If legalization legislation succeeds, Ortega said, they can stop driving without licenses and working with fake papers. But if tougher enforcement prevails, she fears they will no longer be able to hide from agents.

“It’s illogical” to divide families, Ortega said, because her daughters could end up in foster care in the United States at a significant cost to the government.

Despite being U.S. citizens, children born to illegal immigrants are more likely to live in poverty and crowded housing and less likely to have health coverage than children born to citizens, experts said. Citizen children in mixed-status families are eligible for public assistance, but their parents often fear that seeking government help could lead to deportation or hurt their chances for future legalization.

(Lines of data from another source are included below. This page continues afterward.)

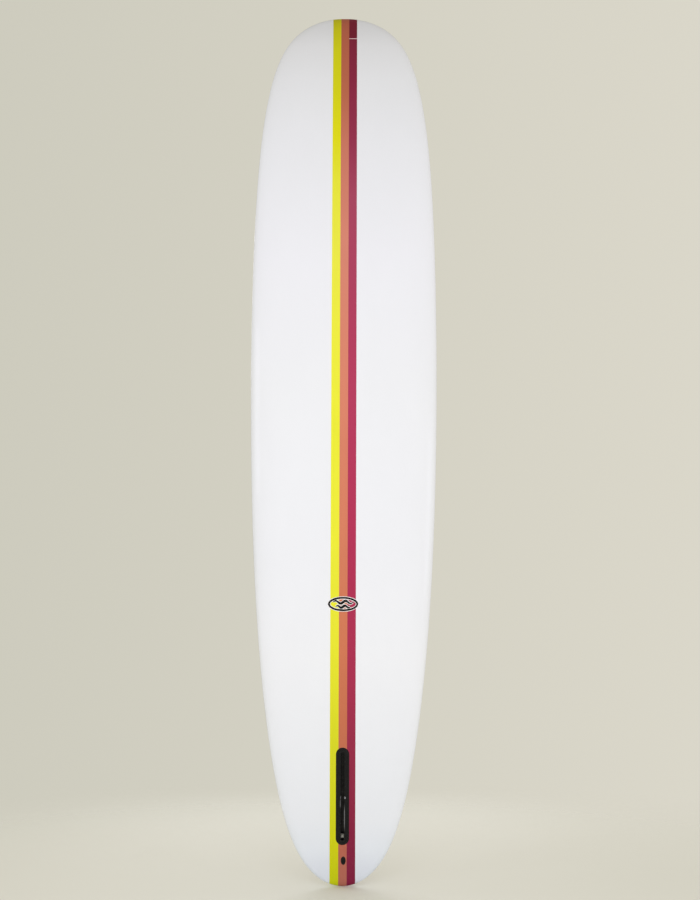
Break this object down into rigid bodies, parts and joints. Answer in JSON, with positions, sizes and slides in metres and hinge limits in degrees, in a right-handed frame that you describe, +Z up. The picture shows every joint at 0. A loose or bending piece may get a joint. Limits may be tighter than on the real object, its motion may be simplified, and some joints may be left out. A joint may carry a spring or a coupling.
{
  "type": "longboard surfboard",
  "caption": "Long round-nosed surfboard with a round tail, standing on its tail: foam blank, wooden stringer, gloss laminate with a three-colour centre stripe, slotted fin box and leash cup.",
  "frame": {"origin": "on the ground under the middle of the board: on its centre plane, level with the tail tip, halfway through its depth from the lowest point of the bottom to the highest point of the nose", "axes": "+Z up along the board from tail to nose, +Y from the bottom towards the deck, +X to the right of someone who looks at the bottom"},
  "size_m": [0.5718, 0.1309, 2.72],
  "materials": {
    "foam": "matte",
    "stringer_wood": "matte",
    "white_laminate": "gloss",
    "yellow_laminate": "gloss",
    "orange_laminate": "gloss",
    "crimson_laminate": "gloss",
    "badge_print": "gloss",
    "tail_mark_print": "gloss",
    "box_plastic": "satin",
    "black_resin": "gloss",
    "stainless_steel": "satin",
    "cup_plastic": "satin",
    "clear_resin": "gloss"
  },
  "bodies": {
    "board": {"foam_core_left": "foam", "foam_core_right": "foam", "foam_tail_left": "foam", "foam_tail_right": "foam", "foam_middle_left": "foam", "foam_middle_right": "foam", "stringer": "stringer_wood", "bottom_glass_left": "white_laminate", "bottom_glass_right": "white_laminate", "deck_glass_left": "white_laminate", "deck_glass_right": "white_laminate", "bottom_stripe_yellow": "yellow_laminate", "bottom_stripe_orange": "orange_laminate", "tail_stripe_orange": "orange_laminate", "bottom_stripe_crimson": "crimson_laminate", "nose_stripe_crimson": "crimson_laminate", "deck_stripe_yellow": "yellow_laminate", "deck_stripe_orange": "orange_laminate", "deck_stripe_crimson": "crimson_laminate", "badge_decal": "badge_print", "tail_mark_decal": "tail_mark_print", "fin_box": "box_plastic", "fin_box_resin": "black_resin", "leash_cup": "cup_plastic", "leash_bar": "stainless_steel", "leash_cup_resin": "clear_resin"},
    "plate": {"fin_plate": "stainless_steel"},
    "screw": {"fin_screw": "stainless_steel"}
  },
  "joints": [
    {"name": "plate_slide", "type": "slide", "parent": "board", "child": "plate", "axis": [0, -0.0976, 0.9952], "range_m": [-0.006, 0.244]},
    {"name": "screw_turn", "type": "hinge", "parent": "plate", "child": "screw", "pos_m": [0, -0.00641, 0.14976], "axis": [0, -0.9952, -0.0976], "continuous": true}
  ]
}
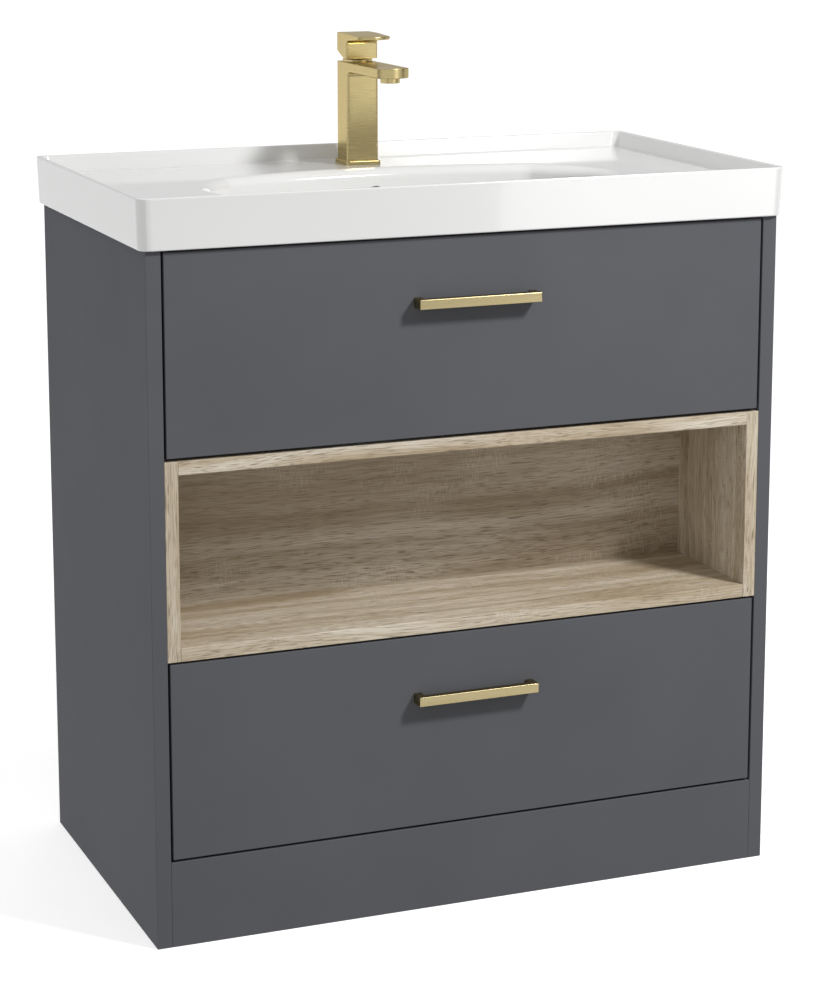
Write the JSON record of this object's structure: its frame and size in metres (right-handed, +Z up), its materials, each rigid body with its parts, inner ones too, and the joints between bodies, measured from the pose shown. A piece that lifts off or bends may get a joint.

“They are going to be reluctant to get health, nutrition and other kinds of benefits that their children are entitled to,” said Michael Fix, vice president of the Migration Policy Institute think tank. “Parents worry that they won’t be able to become citizens because they are a ‘public charge.’ ”

Guadalupe Aguilera, 39, crossed the border illegally from Mexico nearly two decades ago and now has five U.S.-born children. She earns $425 a week working two jobs -- as a clerk at a retail warehouse during the week and a cook at a pizza parlor on the weekends.

She and her live-in boyfriend pay $1,250 for a two-bedroom apartment but lack health insurance for their family.

Aguilera said she doesn’t want to teach her children to be dependent on the government, so the only public assistance they receive is from the federal Women, Infants and Children program to buy groceries for their youngest children, Carolina, 3, and Veronica, 1.

Aguilera, who has participated in the recent rallies for immigrant rights, said she would be able to get a better job and provide more for her children if she could become a legal resident or a citizen.

“I lose a lot by being undocumented,” she said. “I lose money that I could give to my children.”

Her eldest son, Marvin, 17, said he doesn’t know what he will do if his mother and stepfather are deported. “I work,” he said, “but I can’t support everyone.”